As a general rule, I am quite open to doing things that will make me healthier; if there is a reasonable amount of evidence that something will make me live longer, I’m certainly going to consider it. Obviously, I don’t jump on every bandwagon out there (some are too expensive, some don’t really have enough evidence behind them, some I tried and just didn’t get on with), but some things have stuck. I have, for example, decided that there is enough evidence now against red and processed meats that I have severely limited them in my diet; this is the sort of dietary advice I quite like… not doing/eating something is usually a lot cheaper than doing/eating something new.
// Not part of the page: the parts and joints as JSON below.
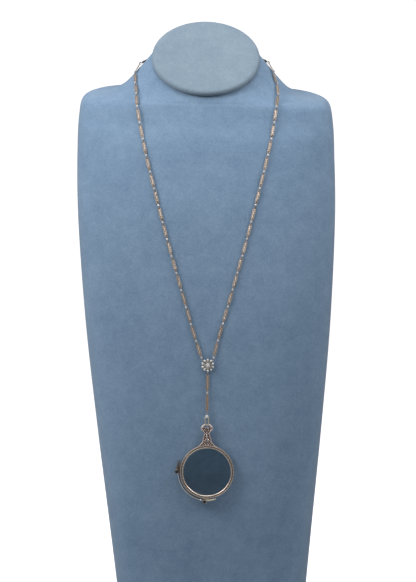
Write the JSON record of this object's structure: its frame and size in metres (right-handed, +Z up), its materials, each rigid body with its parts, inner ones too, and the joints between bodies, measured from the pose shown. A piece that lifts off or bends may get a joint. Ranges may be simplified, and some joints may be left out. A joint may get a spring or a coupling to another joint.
{
  "type": "folding magnifier pendant necklace on a neck bust",
  "caption": "Long link-chain necklace with a jewelled floret and a round folding magnifier pendant that swings on its clip, shown on a padded neck bust.",
  "frame": {"origin": "middle of the bounding box on the standing surface", "axes": "+Z up, -Y is the way the bust and the pendant face, +X is the bust's right-hand side of the picture"},
  "size_m": [0.1868, 0.1043, 0.4294],
  "materials": {
    "bust_suede": "soft mottled suede over padding",
    "cap_suede": "soft suede over padding",
    "chain_silver": "warm antique silver, worn bright on the edges",
    "clasp_silver": "warm antique silver",
    "floret_silver": "warm antique silver",
    "floret_stone": "clear cut stones",
    "drop_silver": "warm antique silver with a golden tone",
    "clip_silver": "polished",
    "rim_silver": "warm antique silver with dark recesses",
    "lens_glass": "clear magnifying glass",
    "finial_stone": "clear cut stones",
    "pin_silver": "bright silver collet",
    "dark_stone": "dark polished cut stone",
    "bridge_silver": "warm antique silver",
    "rear_silver": "warm antique silver",
    "rear_glass": "clear magnifying glass"
  },
  "bodies": {
    "display": {"neck_bust": "bust_suede", "neck_cap": "cap_suede", "chain_left": "chain_silver", "chain_right": "chain_silver", "clasp": "clasp_silver", "floret_setting": "floret_silver", "floret_stones": "floret_stone", "drop_chain": "drop_silver", "pendant_clip": "clip_silver"},
    "pendant": {"front_frame": "rim_silver", "front_lens": "lens_glass", "finial_stones": "finial_stone", "bottom_pin": "pin_silver", "bottom_stone": "dark_stone"},
    "bridge": {"bridge_bar": "bridge_silver", "side_pin": "pin_silver", "side_stone": "dark_stone"},
    "rear_lens_frame": {"rear_frame": "rear_silver", "rear_lens": "rear_glass"}
  },
  "joints": [
    {"name": "pendant_swing", "type": "hinge", "parent": "display", "child": "pendant", "pos_m": [0, -0.049, 0.1462], "axis": [-1, 0, 0], "range_deg": [0, 70]},
    {"name": "bridge_fold", "type": "hinge", "parent": "pendant", "child": "bridge", "pos_m": [-0.0017, -0.05, 0.0924], "axis": [0, -1, 0], "range_deg": [0, 96]},
    {"name": "lens_fold", "type": "hinge", "parent": "bridge", "child": "rear_lens_frame", "pos_m": [-0.0211, -0.05, 0.1136], "axis": [0, 1, 0], "range_deg": [0, 96]}
  ]
}
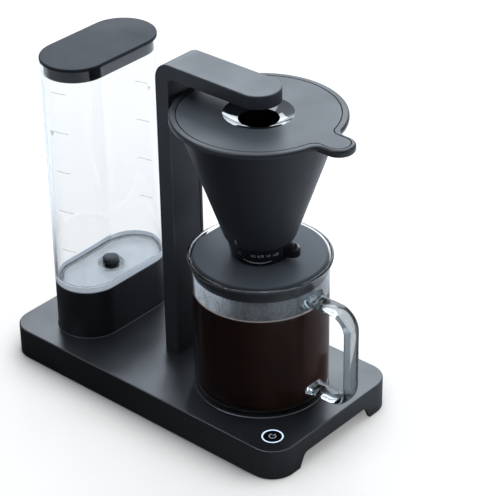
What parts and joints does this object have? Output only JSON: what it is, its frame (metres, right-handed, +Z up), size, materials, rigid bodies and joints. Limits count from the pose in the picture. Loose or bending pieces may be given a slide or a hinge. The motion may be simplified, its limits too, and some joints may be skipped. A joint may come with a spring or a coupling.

However, occasionally advice comes out that is medically sound (as far as I can tell), but ultimately not that helpful. There is an old maxim that you should “breakfast like a king, lunch like a prince and sup like a pauper”, which I believe is reasonable dietary advice; a nice big meal sets you up for the day and you shouldn’t eat too much just before bed. However, this advice is not really that useful to the average person, who wants a quick breakfast before work and has their main meal in the evening, when they have time to cook and enjoy it. I am also amused by the instructions on certain medications that say they should be taken as evenly spaced as possible through the day… with meals. Good advice I’m sure, but my meals aren’t evenly spaced through the day, so one of those instructions isn’t going to be followed.
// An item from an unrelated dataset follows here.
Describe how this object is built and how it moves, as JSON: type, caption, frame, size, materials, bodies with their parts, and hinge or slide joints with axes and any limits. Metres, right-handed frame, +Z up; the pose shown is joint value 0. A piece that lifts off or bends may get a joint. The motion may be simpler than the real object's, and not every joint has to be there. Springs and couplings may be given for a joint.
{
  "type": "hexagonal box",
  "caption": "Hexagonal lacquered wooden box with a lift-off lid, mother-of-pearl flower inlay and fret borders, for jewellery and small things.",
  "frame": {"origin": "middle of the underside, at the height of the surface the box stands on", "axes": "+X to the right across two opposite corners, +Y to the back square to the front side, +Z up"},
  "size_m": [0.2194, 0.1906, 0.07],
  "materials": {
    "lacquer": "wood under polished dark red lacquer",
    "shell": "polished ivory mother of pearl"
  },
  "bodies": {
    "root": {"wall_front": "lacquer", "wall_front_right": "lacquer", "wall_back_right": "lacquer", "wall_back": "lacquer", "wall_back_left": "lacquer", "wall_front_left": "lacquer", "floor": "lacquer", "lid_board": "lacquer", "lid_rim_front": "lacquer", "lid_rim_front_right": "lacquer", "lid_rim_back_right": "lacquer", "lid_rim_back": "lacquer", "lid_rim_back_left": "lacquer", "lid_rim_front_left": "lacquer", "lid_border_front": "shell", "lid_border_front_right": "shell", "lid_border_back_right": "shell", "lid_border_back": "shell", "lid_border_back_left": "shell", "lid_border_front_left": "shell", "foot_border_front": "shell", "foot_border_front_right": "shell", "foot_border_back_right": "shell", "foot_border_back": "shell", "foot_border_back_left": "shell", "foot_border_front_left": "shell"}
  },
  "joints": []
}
The particular medical advice that prompted this post was spotted in a doctors’ surgery, while I was waiting to be seen with my son (who, as all parents will have experienced at some point, was running round as if there was nothing wrong with him). I was looking at a poster on cancer prevention, which showed all the usual suspects (smoking is a contributing factor to most cancers, with weight and drinking close behind), but had a rather unique set of risk factors for bowel cancer, the top two being eating a lot of red meat and not getting enough fibre in your diet. The poster recommended 25g of fibre a day and a bit of Googling shows up a lot of medical advice recommending 25g-30g a day. Probably excellent advice, but – and here’s the snag – that is an seriously large amount of fibre.
As it happens, I have a fairly high fibre diet already, so I took a look to see whether I hit the target. On a week day, I have All Bran with a sprinkle of cinnamon for breakfast, peanut butter on wholegrain bread for lunch, dried apricots and a banana for snacks. These are all high fibre foods and they total about 23g of fibre; my evening meals needs to have at least one reasonably fibrous item, just to reach the lower threshold of what is recommended… and I have to do this every single day. Any substitutions (especially dropping the All Bran) and I’m pretty much guaranteed to fall short; at the weekends, I’m probably lucky to get 10g of fibre in a day.
So, what are my conclusions. Well, I have two of them:
1) I’m sure that 25g-30g of fibre a day is good for you and probably lowers your chance of bowel cancer.
2) I’m equally sure that 25g-30g is pretty much impossible to achieve every single day… and that the stress of trying to do so probably increases your chance of everything else.